到了家里,林阙歌钻入书房配能安神的精油,两个小时后帮他放洗澡水,想要去书房玩手机时,被他抓住,拉进浴室里。
林阙歌抗拒,“我不要!我不从!我要去打游戏!”
“游戏什么时候都可以打,帮我洗澡可不是经常有的。”司南洲不要脸地噙着她的手腕,另一只手空出来解扣子,露出蜜色的胸肌。
林阙歌脸蛋渐渐变红,脸颊两边飘着两朵红云,眼神儿扫来扫去,“你先放开我,我答应帮你洗。”
微微顿了顿,司南洲收回手,两手一起慢条斯理地脱衣服,林阙歌站在旁边相当尴尬。
也不知道是为什么,明明都是老夫老妻了,可每次看到他脱衣露肉,都情不自禁地心跳加速,青涩得跟十八岁怀春少女似的,这是不是表明司南洲的魅力常在?

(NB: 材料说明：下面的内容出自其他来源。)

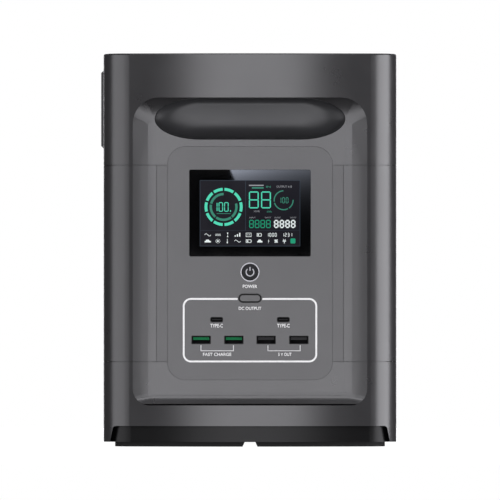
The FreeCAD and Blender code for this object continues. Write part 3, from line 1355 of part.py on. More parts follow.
def make_battery():
    """Cells lying across the case in two rows, held by a plate at each end and joined by busbars."""
    places = cell_places()
    cells = []
    for column, row, y, z in places:
        name = f"cell_{row}_{column}"
        can = rod(name + "_can", "cell_radius", "cell_length", ALONG_X, ("-cell_length / 2", y, z))
        poles = rod(name + "_poles", "terminal_radius", "cell_length + 2 * terminal_length", ALONG_X,
                    ("-cell_length / 2 - terminal_length", y, z))
        cells.append(fuse(name, can, poles))
    node(group("battery_cells", cells), "battery_cells")

    half_length = "(cell_columns * cell_pitch) / 2 + 2"
    top = "pack_foot + cell_rows * cell_pitch + 1.6"
    lip = "cell_length / 2"
    holders = []
    for side, name in ((1, "right"), (-1, "left")):
        start, end = f"{lip} - holder_thickness + terminal_length - 0.5", f"{lip} + terminal_length - 0.5"
        span = (start, end) if side > 0 else (f"-({end})", f"-({start})")
        plate = block(name + "_holder_plate", span, (f"-({half_length})", half_length),
                      ("shell_foot + tray_floor", top))
        wells = [rod(f"{name}_well_{row}_{column}", "cell_radius + 0.05", "cell_length", ALONG_X,
                     ("-cell_length / 2", y, z)) for column, row, y, z in places]
        eyes = [rod(f"{name}_eye_{row}_{column}", "terminal_radius + 0.5",
                    "cell_length + 8 * terminal_length", ALONG_X,
                    ("-cell_length / 2 - 4 * terminal_length", y, z)) for column, row, y, z in places]
        holders.append(cut(name + "_cell_holder", plate, *wells, *eyes))
    node(group("cell_holders", holders), "cell_holders")

    straps = []
    for side in (1, -1):
        near = "cell_length / 2 + terminal_length"
        far = f"{near} + busbar_thickness"
        span = (near, far) if side > 0 else (f"-({far})", f"-({near})")
        shift = 0 if side > 0 else 1
        for pair in range(int(sheet.cell_columns) // 2 + shift):
            first = max(0, 2 * pair - shift)
            last = min(int(sheet.cell_columns) - 1, 2 * pair + 1 - shift)
            y_low = places[first][2] - sheet.terminal_radius
            y_high = places[last][2] + sheet.terminal_radius
            straps.append(block(f"strap_{side + 1}_{pair}", span, (y_low, y_high),
                                (places[0][3] - sheet.terminal_radius,
                                 places[-1][3] + sheet.terminal_radius)))
    node(group("busbars", straps), "busbars")
    board = block("bms_plate", ("-cell_length / 2", "cell_length / 2"), (-110, 110),
                  (top, f"{top} + board_thickness"))
    shunts = [block(f"bms_shunt_{n}", across(x, 6), across(80, 12),
                    (f"{top} + board_thickness", f"{top} + 4"))
              for n, x in enumerate((-30, 0, 30))]
    node(fuse("bms_board", board, *shunts), "bms_board")


def make_chassis():
    """A plate over the battery on eight posts, which the base screws bite into."""
    plate = block("chassis_plate", (-95, 95), (-140, 140),
                  ("chassis_level", "chassis_level + chassis_thickness"))
    posts, bores = [], []
    for number, (x, y) in enumerate(SCREW_PLACES):
        posts.append(block(f"post_{number}", across(x, 5), across(y, 5),
                           ("shell_foot + tray_floor", "chassis_level")))
        bores.append(rod(f"post_bore_{number}", 2, 12, ALONG_Z, (x, y, "shell_foot")))
    lead_holes = [rod(f"lead_hole_{n}", 4, 10, ALONG_Z, (x, LEAD_ALONG, "chassis_level - 4")) for n,
                  x in enumerate(LEAD_COLUMNS)]
    node(cut("chassis_plate_posts", fuse("chassis_whole", plate, *posts), *bores, *lead_holes), "chassis")
    deck = "chassis_level + chassis_thickness"
    places = [(x, y) for x in (-74, 74) for y in (-118, 0, 118)]
    short = [rod(f"spacer_{n}", "spacer_radius", "spacer_height", ALONG_Z, (x, y, deck))
             for n, (x, y) in enumerate(places)]
    tall = [rod(f"tall_spacer_{n}", "spacer_radius",
                "upper_deck - chassis_level - chassis_thickness - spacer_height"
                " - board_thickness", ALONG_Z, (x, y, f"{deck} + spacer_height + board_thickness"))
            for n, (x, y) in enumerate(places)]
    node(group("board_spacers", short + tall), "board_spacers")
    leads = [rod(f"lead_{n}", 2.6,
                 "chassis_level + chassis_thickness + spacer_height - (pack_foot + cell_rows"
                 " * cell_pitch + 1.6 + board_thickness)", ALONG_Z,
                 (x, LEAD_ALONG, "pack_foot + cell_rows * cell_pitch + 1.6 + board_thickness"))
             for n, x in enumerate(LEAD_COLUMNS)]
    node(group("battery_leads", leads), "battery_leads")


def finned_sink(name, x, along, foot, tall):
    """An extruded heat sink: a base plate and a row of upright fins."""
    base = block(name + "_base", across(x, 15), along, (foot, f"{foot} + 5"))
    fins = [block(f"{name}_fin_{n}", across(f"{x} + {-13.5 + 4.5 * n}", 0.9), along,
                  (f"{foot} + 5", f"{foot} + {tall}"))
            for n in range(7)]
    return fuse(name, base, *fins)


def make_power_boards():
    """The inverter board on the chassis, and the charger board above it, with their large components."""
    low = "chassis_level + chassis_thickness + spacer_height"
    deck = f"{low} + board_thickness"
    node(block("inverter_board", BOARD_ACROSS, BOARD_ALONG, (low, deck)), "inverter_board")
    node(block("charger_board", BOARD_ACROSS, BOARD_ALONG, ("upper_deck", "upper_deck + board_thickness")),
         "charger_board")
    upper = "upper_deck + board_thickness"
    sinks = [finned_sink("inverter_sink_left", -48, (-112, 40), deck, 48),
             finned_sink("inverter_sink_right", 48, (-112, 40), deck, 48),
             finned_sink("charger_sink", 0, (-60, 60), upper, 30)]
    node(group("heat_sinks", sinks), "heat_sinks")

    iron = block("core_block", (-24, 24), (-100, -52), (deck, f"{deck} + 42"))
    throats = [block(f"core_throat_{n}", across(x, 5.5), (-104, -48), (f"{deck} + 8", f"{deck} + 34"))
               for n, x in enumerate((-12, 12))]
    node(cut("transformer_core", iron, *throats), "transformer_core")
    coil = block("coil_block", (-17, 17), (-111, -41), (f"{deck} + 8.3", f"{deck} + 33.7"))
    heart = block("coil_heart", (-6.8, 6.8), (-100.3, -51.7), (f"{deck} + 7", f"{deck} + 35"))
    rings = []
    for number, (x, y) in enumerate(((0, -10), (0, 26))):
        ring = doc.addObject("Part::Torus", f"inductor_{number}")
        bind(ring, "Radius1", 13)
        bind(ring, "Radius2", 5.5)
        bind(ring, "Placement.Base.x", x)
        bind(ring, "Placement.Base.y", y)
        bind(ring, "Placement.Base.z", f"{deck} + 5.5")
        rings.append(ring)
    node(group("windings", [cut("transformer_coil", coil, heart)] + rings), "windings")

    cans = [rod(f"capacitor_{n}", 11, 45, ALONG_Z, (x, y, deck))
            for n, (x, y) in enumerate([(x, y) for x in (-50, -25, 0, 25, 50) for y in (64, 90)])]
    node(group("capacitors", cans), "capacitors")


# ---- the assembly -------------------------------------------------------------------------------------

def write_parts():
    """Check every object and write one file for each sub-part."""
    doc.recompute()
    for thing in doc.Objects:
        if "Invalid" in thing.State or "Error" in thing.State:
            raise RuntimeError(f"{thing.Label} failed: {thing.State}")
    labels = [thing.Label for thing in nodes]
    if len(set(labels)) != len(labels):
        raise RuntimeError("two sub-parts share a name")
    for thing in nodes:
        if thing.Shape.isNull() or not thing.Shape.isValid():
            raise RuntimeError(f"{thing.Label} has no valid shape")
    os.makedirs("parts", exist_ok=True)
    for thing in nodes:
        thing.Shape.exportStep(f"parts/{thing.Label}.step")
    print(f"{len(nodes)} sub-parts written")


make_shells()
make_grille("right_grille")
turn_to_rear(make_grille("left_grille"))
make_fan("front_fan", -sheet.fan_spacing / 2)
make_fan("rear_fan", sheet.fan_spacing / 2)
make_base()
make_front_end()
switches = make_display()
make_front_buttons()
make_front_ports()
switches += make_rear_end()
node(group("button_switches", switches), "button_switches")
make_battery()
make_chassis()
make_power_boards()
write_parts()
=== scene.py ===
import json
import math

import bmesh
import bpy
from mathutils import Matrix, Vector

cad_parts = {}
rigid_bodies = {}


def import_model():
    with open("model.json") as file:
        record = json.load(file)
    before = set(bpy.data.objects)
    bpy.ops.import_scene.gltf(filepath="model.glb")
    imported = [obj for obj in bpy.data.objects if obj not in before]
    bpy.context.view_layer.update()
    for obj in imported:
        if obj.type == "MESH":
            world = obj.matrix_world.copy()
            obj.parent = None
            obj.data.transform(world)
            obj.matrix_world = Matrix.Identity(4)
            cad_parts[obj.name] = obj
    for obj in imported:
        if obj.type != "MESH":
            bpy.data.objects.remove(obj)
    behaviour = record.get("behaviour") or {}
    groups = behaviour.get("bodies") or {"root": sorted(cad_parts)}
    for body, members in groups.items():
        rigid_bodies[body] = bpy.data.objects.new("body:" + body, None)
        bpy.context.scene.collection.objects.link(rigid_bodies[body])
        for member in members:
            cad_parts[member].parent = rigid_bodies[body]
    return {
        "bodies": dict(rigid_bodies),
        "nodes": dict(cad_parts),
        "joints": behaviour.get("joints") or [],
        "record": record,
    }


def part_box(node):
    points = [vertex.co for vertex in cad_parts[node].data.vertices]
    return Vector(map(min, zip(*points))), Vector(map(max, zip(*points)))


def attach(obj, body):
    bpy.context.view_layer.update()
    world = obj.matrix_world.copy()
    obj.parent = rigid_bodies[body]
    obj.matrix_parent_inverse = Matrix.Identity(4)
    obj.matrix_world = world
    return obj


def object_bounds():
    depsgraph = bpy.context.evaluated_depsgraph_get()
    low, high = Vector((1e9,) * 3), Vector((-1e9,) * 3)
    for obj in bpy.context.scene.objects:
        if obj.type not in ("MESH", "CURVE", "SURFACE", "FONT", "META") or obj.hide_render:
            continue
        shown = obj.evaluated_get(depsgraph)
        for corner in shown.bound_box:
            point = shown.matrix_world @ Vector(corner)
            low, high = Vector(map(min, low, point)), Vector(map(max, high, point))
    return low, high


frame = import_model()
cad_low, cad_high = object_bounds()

MM = 0.001
NODES = frame["nodes"]
SCENE = bpy.context.scene
CASE = "case"

# ---------------------------------------------------------------- materials


def linear(red, green, blue):
    """Screen values from 0 to 255 as the linear colour that a shader takes."""
    shares = [value / 255 for value in (red, green, blue)]
    return tuple(v / 12.92 if v <= 0.0393 else ((v + 0.055) / 1.055) ** 2.4 for v in shares)


def tinted(colour, factor):
    """A colour made lighter or darker, with the opacity that a socket wants."""
    return (*(min(1.0, c * factor) for c in colour), 1.0)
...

可她脱衣服的时候,司南洲总是一副很淡定的样子……这就不公平了。
难道身材走样了?林阙歌对着架子自我反省。
唔,最近吃的是有点多,腰好像真的粗了一点点。
这样下去不行,她得节制,得运动。
目光突然一偏,落在某具堪称完美的身材上,林阙歌只觉得全身气血上涌,都积攒在头部,有种想喷鼻血的冲动。
啧啧,这副魔鬼身材,想不像少女怀春都不行,太完美太棒了好不好!
平时黑灯瞎火的只管摸,都不知道原来视觉上看也这么过瘾。
林阙歌觉得自己赚翻了,同时也决定要好好锻炼。
“你老公身材还可以吗?”
司南洲一口暧昧的调调,活像个雅痞子。
林阙歌硬着头皮平静回答:“不错,保持得很好,再接再厉哦。”
再这样四目相对下去,她真觉得自己要狂喷鼻血了,小手往浴缸那边指,“快进去吧,等下水要冷了。”
司南洲嗯了声,抬脚跨入温水里,坐下,健硕宽厚的背部贴着浴缸壁,头微微扬起,双眸微阖,颈部线条绵延而上,喉结突出的部分,那叫一个性感。
林阙歌甩掉脑内花痴的心声,拉了张小凳子坐下,帮他按摩额角和肩膀。
他的肌肉硬邦邦的,好像搬砖那样,真不知道怎么练的,太惊人了好不好?
“让我看看后背。”
他的背部自从用了林阙歌的淡斑膏,伤痕已经变淡很多,再过半年,估计就油光滑亮的了。
滋滋滋……
就在这时,外面传来手机来电铃声,林阙歌洗了把手,出去接电话,是君彦岚打过来的,说那天在医院的黑帽子男去警局自首了,但其中有一个疑点,那个人不会催.眠。
“那他就不是那个人了啊。”林阙歌蹙紧眉心,“他自首的时候,说了什么?”
“把自己说成是姜姒的爱慕者,想要追求姜姒,但姜姒不搭理他,他因爱生恨才这样做,但并没有催眠。”
“很显然,有人教他这么说的。”
“但他提供的证据很切合案发过程,警方已经把他拘捕了。”
也就是说,警方不会再追查下去。
因为催.眠这件事本来就挺玄乎,你说姜姒记忆里衰弱也有道理不是?
那个人,是想躲开警方的注意。
林阙歌觉得事情不但没有变的简单,反而更复杂了。
那个人的目的是什么?想要害姜姒?
林阙歌让君彦岚继续保护好姜姒,也不用担心这边,她有司南洲在,很安全,很安心。
挂了电话,林阙歌重新走进浴室,司南洲已经洗好,正在穿衣服。
见她进来,也能面不改色地套裤衩。
“谁的电话?”
“阿岚的,说有人去自首了,但那个人应该不是真正的凶手。”
林阙歌把跟君彦岚的对话复述一遍,司南洲也觉得这是个圈套。
目的就是,让他们掉以轻心。
可惜那个人算错了一点,他们这边,也有人精通催.眠。